Anna Averies Romance, Vol. 3, #4 of 4
“So, Star-Knight might know something?”
“Supposedly.”
“So, Star-Knight might know something, supposedly.”
“Yeah.”
“And now you and Soldier are going to use your superteam to find out what he knows.”
“More of a team-up than a superteam. Team-up’s usually only two. Superteam can be like, y’know, any number. Any number more than two.”
“Okay. So now you and Soldier are going to use your quote/unquote team-up to find out what Star-Knight knows? Supposedly.”
“Yeah.”
“God, you’re such a nerd.”
Anna tucks the sheets into the side of the bed and watches her husband fail to mimic the act; some parts fold fine into the cracks while other obviously overlooked corners retain their unearned freedom. With a purposefully audible sigh, she shifts around to the other side of the bed to help him.

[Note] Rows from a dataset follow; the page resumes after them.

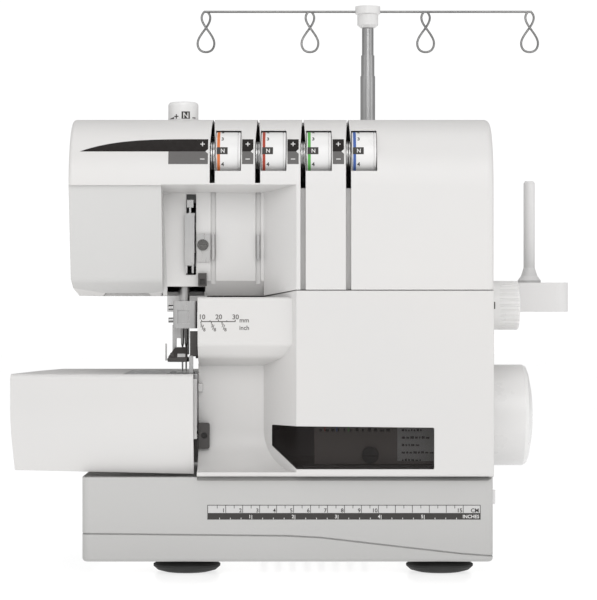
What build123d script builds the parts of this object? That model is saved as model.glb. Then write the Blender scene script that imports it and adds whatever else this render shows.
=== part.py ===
"""Serger overlock machine, in millimetres, +Z up.

The origin is under the middle of the machine, on the surface that it stands on.
X runs along the machine's width, and the operator sits on the -Y side.
"""

from build123d import *
import math
import os

os.makedirs("parts", exist_ok=True)

# Body envelope
FRONT_Y = -140.0
BACK_Y = 72.0
HEAD_BACK_Y = 20.0
HEAD_LEFT_X = -141.5
COLUMN_LEFT_X = -62.0
RIGHT_X = 108.5
TOP_Z = 270.5
BROW_Z = 229.8
HEAD_BOTTOM_Z = 164.5
SEAM_Z = 168.0
BROW_RADIUS = TOP_Z - BROW_Z
BACK_RADIUS = 26.0
WALL = 2.5
REAR_SCREWS = [(-48, 75), (95, 75), (-48, 225), (95, 225)]

# Base
BASE_LEFT_X = -134.0
BASE_FRONT_Y = -134.0
BASE_BOTTOM_Z = 7.6
DECK_Z = 57.5
BASE_CORNER = 4.0
FOOT_X = (-73.0, 78.0)
FOOT_Y = (-112.0, 48.0)
FOOT_RADIUS = 20.0

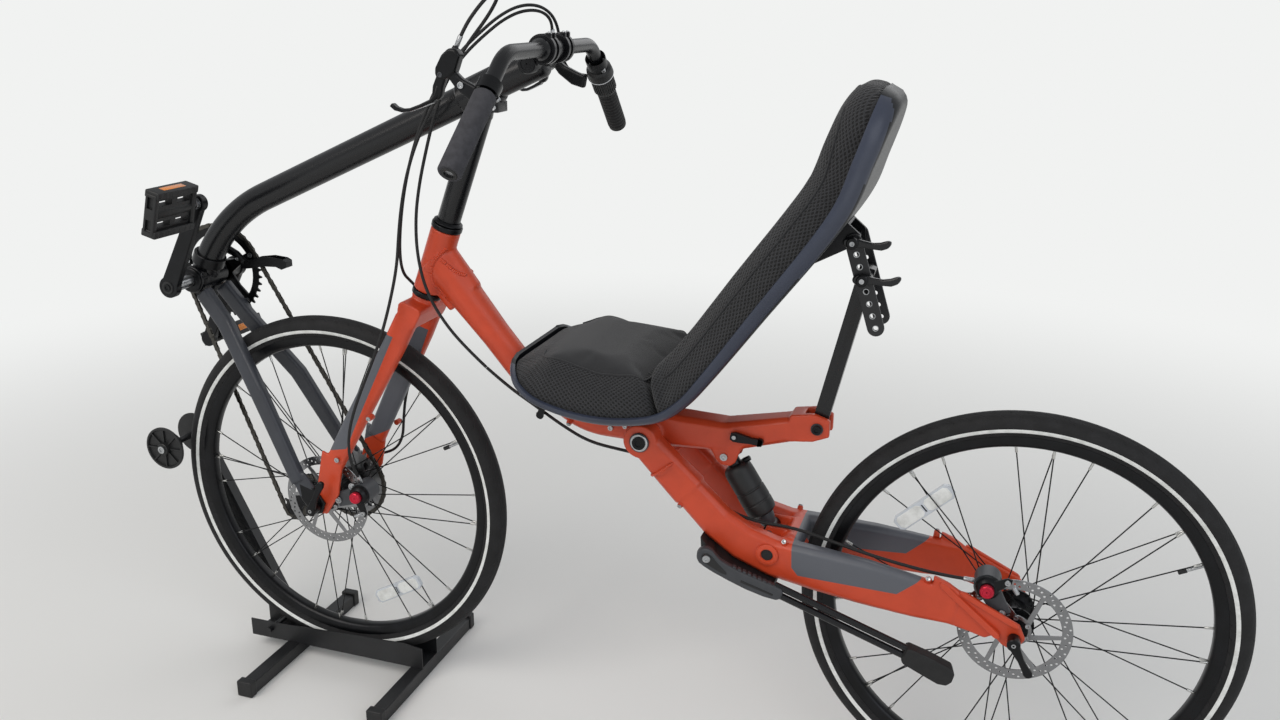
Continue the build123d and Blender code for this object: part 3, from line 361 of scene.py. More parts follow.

“This is right, right?” Pen asks.
“You’re not a run-of-the-mill nerd either. You’re like . . . king of all the nerds in Nerdland.” She bumps her hips into his and, having shuffled him aside, starts to slip the wayward blue fabric back in underneath their mattress, using her hands to smooth out the wrinkles. Strongest man in the world. Indeed.
“So . . . not right then?”
“I mean, ‘team-up,’ ‘superteam.’ I was dating a nice doctor before I met you. He liked football. Football, Pen. Football.”
Pen shrugs. “Bet I could beat him up.”
She runs her hand over the now smooth sheet. “Hand me a pillowcase.”
“Sure.” Pen rolls his neck, searching around their small bedroom, which is full of mismatched furniture culled from both of their former places. “Pillowcases. Yes. Pillow. Cases. And they would be located where, exactly?”
“Seriously? We’ve been living here for how many years?”
Pen shrugs again and makes a perfunctory movement toward the taller dresser, glancing behind him, clearly looking to his wife’s facial expressions to see if maybe he’s hot, or perhaps cold? Maybe?
She meets his glance with a sharp, conceding glare. “The doctor, he even cooked. Knew where all the utensils were and everything. And after he cooked, and, mind you, did all the dishes, he might—I don’t know—call up his poker buddies and invite them over to watch the game on TV. No Star Trekking across the multiverse to fight Quadruple-Man using fatchian-catchian rays. Just guys, beers, football. I think he might’ve been homecoming king or something.”